Request:
Up to and including the line containing "return joined([head, shank, ridge])", please reproduce the lines of the listing below, starting from the top.

Source data:
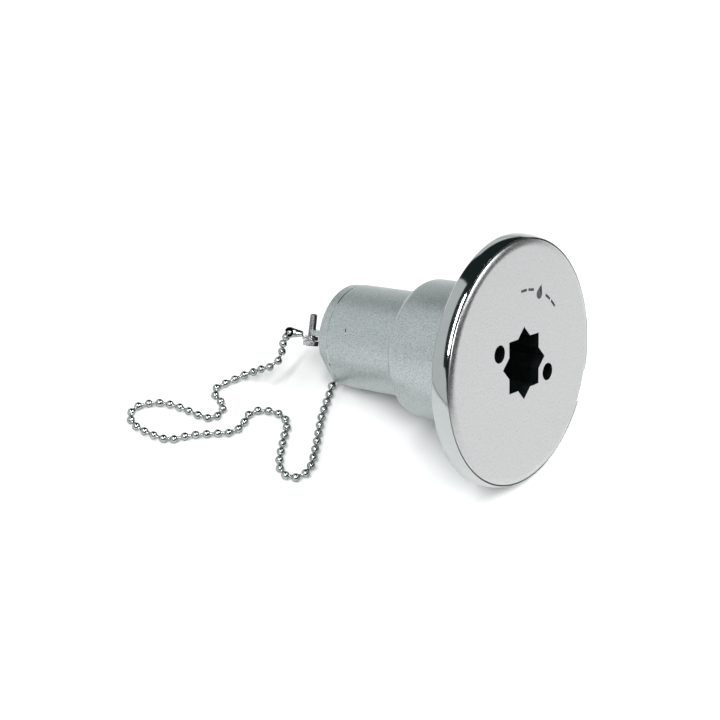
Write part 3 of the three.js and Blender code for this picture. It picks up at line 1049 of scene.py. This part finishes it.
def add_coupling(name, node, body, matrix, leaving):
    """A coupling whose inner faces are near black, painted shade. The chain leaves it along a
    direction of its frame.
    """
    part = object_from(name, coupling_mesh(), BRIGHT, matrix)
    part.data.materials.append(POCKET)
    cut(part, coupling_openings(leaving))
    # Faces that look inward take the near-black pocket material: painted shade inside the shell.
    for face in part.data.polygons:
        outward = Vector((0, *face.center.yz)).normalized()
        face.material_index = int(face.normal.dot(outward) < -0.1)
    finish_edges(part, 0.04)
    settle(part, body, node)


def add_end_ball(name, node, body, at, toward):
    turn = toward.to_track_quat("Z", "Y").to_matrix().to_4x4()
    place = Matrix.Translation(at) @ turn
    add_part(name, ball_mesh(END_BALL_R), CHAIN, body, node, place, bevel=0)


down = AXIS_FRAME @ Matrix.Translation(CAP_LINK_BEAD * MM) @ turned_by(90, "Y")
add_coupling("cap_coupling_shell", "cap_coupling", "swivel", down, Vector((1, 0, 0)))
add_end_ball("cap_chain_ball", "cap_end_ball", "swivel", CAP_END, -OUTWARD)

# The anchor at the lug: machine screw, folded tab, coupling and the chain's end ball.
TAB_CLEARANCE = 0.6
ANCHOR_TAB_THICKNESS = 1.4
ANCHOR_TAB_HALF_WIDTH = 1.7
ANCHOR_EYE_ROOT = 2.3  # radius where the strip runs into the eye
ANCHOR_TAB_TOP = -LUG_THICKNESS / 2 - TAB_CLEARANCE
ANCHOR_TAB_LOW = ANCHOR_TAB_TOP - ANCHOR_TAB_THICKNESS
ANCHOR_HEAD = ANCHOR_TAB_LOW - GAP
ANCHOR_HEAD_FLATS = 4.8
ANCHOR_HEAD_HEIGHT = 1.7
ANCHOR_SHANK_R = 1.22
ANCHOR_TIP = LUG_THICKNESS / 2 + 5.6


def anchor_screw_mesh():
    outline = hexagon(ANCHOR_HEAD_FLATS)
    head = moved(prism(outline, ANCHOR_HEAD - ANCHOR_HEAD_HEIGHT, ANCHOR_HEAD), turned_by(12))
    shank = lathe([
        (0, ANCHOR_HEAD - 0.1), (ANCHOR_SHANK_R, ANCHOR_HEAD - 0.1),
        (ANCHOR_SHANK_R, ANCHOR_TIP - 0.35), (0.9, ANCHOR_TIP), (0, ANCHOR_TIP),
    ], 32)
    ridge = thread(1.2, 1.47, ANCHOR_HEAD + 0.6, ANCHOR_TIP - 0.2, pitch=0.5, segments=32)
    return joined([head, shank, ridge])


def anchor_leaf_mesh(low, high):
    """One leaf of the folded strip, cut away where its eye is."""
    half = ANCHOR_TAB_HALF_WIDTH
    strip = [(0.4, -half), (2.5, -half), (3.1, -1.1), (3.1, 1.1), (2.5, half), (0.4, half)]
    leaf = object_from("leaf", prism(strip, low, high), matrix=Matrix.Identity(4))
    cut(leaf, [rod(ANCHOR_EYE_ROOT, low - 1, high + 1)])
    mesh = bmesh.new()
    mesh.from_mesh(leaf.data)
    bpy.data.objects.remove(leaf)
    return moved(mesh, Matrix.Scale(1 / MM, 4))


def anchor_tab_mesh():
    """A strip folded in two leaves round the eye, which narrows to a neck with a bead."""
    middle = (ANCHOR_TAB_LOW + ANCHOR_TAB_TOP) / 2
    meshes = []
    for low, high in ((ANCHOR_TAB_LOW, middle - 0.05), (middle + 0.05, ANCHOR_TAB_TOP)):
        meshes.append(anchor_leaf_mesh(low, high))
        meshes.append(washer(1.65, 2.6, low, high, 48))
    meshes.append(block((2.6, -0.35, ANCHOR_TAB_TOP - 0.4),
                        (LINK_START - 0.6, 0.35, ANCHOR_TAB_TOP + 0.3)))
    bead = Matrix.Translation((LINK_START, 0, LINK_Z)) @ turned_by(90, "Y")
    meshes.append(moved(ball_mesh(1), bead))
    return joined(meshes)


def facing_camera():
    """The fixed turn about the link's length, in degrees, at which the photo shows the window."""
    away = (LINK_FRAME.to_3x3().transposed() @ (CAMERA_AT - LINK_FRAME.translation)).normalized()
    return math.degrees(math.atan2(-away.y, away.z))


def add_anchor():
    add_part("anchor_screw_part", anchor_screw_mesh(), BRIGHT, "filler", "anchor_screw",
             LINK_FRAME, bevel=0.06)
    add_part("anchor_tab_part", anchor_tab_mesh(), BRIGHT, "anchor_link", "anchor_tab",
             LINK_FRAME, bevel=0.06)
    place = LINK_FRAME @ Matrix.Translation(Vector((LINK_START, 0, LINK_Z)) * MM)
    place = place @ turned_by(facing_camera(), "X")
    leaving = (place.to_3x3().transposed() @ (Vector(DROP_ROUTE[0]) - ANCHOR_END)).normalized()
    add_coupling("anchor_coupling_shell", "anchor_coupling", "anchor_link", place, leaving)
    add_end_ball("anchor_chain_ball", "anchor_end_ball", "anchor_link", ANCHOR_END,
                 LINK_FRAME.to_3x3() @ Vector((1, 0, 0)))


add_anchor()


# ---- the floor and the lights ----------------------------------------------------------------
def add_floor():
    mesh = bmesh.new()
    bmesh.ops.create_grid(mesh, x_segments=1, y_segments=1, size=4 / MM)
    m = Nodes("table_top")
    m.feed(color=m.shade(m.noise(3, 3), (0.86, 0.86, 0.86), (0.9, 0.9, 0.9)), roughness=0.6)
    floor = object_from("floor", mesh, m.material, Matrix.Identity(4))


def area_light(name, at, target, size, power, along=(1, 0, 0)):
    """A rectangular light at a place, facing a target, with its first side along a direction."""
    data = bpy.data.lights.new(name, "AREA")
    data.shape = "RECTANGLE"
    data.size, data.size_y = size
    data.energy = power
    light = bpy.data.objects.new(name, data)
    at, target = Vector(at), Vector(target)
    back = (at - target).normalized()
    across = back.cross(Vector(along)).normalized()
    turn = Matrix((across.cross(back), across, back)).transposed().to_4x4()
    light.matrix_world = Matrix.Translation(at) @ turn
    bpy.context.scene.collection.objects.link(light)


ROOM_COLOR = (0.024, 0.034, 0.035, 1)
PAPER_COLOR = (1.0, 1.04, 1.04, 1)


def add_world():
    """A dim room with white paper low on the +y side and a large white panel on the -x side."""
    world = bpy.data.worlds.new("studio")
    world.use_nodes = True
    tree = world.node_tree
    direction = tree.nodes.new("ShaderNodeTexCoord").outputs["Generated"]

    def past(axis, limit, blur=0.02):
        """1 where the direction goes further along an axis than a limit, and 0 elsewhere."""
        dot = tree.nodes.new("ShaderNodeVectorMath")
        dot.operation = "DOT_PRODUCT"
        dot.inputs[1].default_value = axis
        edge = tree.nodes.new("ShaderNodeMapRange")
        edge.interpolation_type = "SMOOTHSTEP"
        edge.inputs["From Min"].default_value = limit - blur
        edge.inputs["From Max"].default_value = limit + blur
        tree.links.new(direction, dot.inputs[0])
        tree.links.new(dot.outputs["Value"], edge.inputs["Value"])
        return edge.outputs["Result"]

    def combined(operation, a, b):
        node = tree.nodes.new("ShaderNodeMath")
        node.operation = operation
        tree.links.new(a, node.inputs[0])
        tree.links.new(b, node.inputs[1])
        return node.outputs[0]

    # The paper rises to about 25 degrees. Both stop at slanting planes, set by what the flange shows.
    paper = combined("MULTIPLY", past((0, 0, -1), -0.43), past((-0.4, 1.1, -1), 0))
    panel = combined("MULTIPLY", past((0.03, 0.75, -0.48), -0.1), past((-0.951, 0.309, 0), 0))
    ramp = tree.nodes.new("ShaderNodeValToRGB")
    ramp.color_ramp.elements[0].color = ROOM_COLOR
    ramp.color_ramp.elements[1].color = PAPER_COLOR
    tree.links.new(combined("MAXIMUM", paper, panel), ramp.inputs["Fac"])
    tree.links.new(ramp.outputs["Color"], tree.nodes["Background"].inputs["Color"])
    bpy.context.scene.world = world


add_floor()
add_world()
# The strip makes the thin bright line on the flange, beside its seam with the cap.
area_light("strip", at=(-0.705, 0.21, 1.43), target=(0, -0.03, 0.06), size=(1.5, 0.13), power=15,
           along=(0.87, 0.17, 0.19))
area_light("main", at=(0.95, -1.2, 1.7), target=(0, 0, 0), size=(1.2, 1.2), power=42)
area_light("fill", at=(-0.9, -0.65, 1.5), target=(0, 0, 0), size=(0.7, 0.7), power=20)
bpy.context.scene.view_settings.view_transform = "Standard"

Full output:
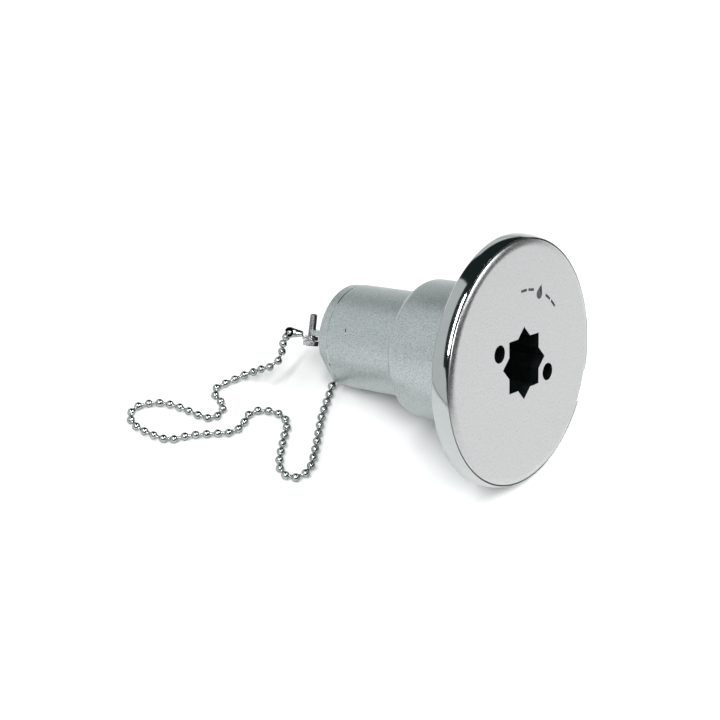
Write part 3 of the three.js and Blender code for this picture. It picks up at line 1049 of scene.py. This part finishes it.
def add_coupling(name, node, body, matrix, leaving):
    """A coupling whose inner faces are near black, painted shade. The chain leaves it along a
    direction of its frame.
    """
    part = object_from(name, coupling_mesh(), BRIGHT, matrix)
    part.data.materials.append(POCKET)
    cut(part, coupling_openings(leaving))
    # Faces that look inward take the near-black pocket material: painted shade inside the shell.
    for face in part.data.polygons:
        outward = Vector((0, *face.center.yz)).normalized()
        face.material_index = int(face.normal.dot(outward) < -0.1)
    finish_edges(part, 0.04)
    settle(part, body, node)


def add_end_ball(name, node, body, at, toward):
    turn = toward.to_track_quat("Z", "Y").to_matrix().to_4x4()
    place = Matrix.Translation(at) @ turn
    add_part(name, ball_mesh(END_BALL_R), CHAIN, body, node, place, bevel=0)


down = AXIS_FRAME @ Matrix.Translation(CAP_LINK_BEAD * MM) @ turned_by(90, "Y")
add_coupling("cap_coupling_shell", "cap_coupling", "swivel", down, Vector((1, 0, 0)))
add_end_ball("cap_chain_ball", "cap_end_ball", "swivel", CAP_END, -OUTWARD)

# The anchor at the lug: machine screw, folded tab, coupling and the chain's end ball.
TAB_CLEARANCE = 0.6
ANCHOR_TAB_THICKNESS = 1.4
ANCHOR_TAB_HALF_WIDTH = 1.7
ANCHOR_EYE_ROOT = 2.3  # radius where the strip runs into the eye
ANCHOR_TAB_TOP = -LUG_THICKNESS / 2 - TAB_CLEARANCE
ANCHOR_TAB_LOW = ANCHOR_TAB_TOP - ANCHOR_TAB_THICKNESS
ANCHOR_HEAD = ANCHOR_TAB_LOW - GAP
ANCHOR_HEAD_FLATS = 4.8
ANCHOR_HEAD_HEIGHT = 1.7
ANCHOR_SHANK_R = 1.22
ANCHOR_TIP = LUG_THICKNESS / 2 + 5.6


def anchor_screw_mesh():
    outline = hexagon(ANCHOR_HEAD_FLATS)
    head = moved(prism(outline, ANCHOR_HEAD - ANCHOR_HEAD_HEIGHT, ANCHOR_HEAD), turned_by(12))
    shank = lathe([
        (0, ANCHOR_HEAD - 0.1), (ANCHOR_SHANK_R, ANCHOR_HEAD - 0.1),
        (ANCHOR_SHANK_R, ANCHOR_TIP - 0.35), (0.9, ANCHOR_TIP), (0, ANCHOR_TIP),
    ], 32)
    ridge = thread(1.2, 1.47, ANCHOR_HEAD + 0.6, ANCHOR_TIP - 0.2, pitch=0.5, segments=32)
    return joined([head, shank, ridge])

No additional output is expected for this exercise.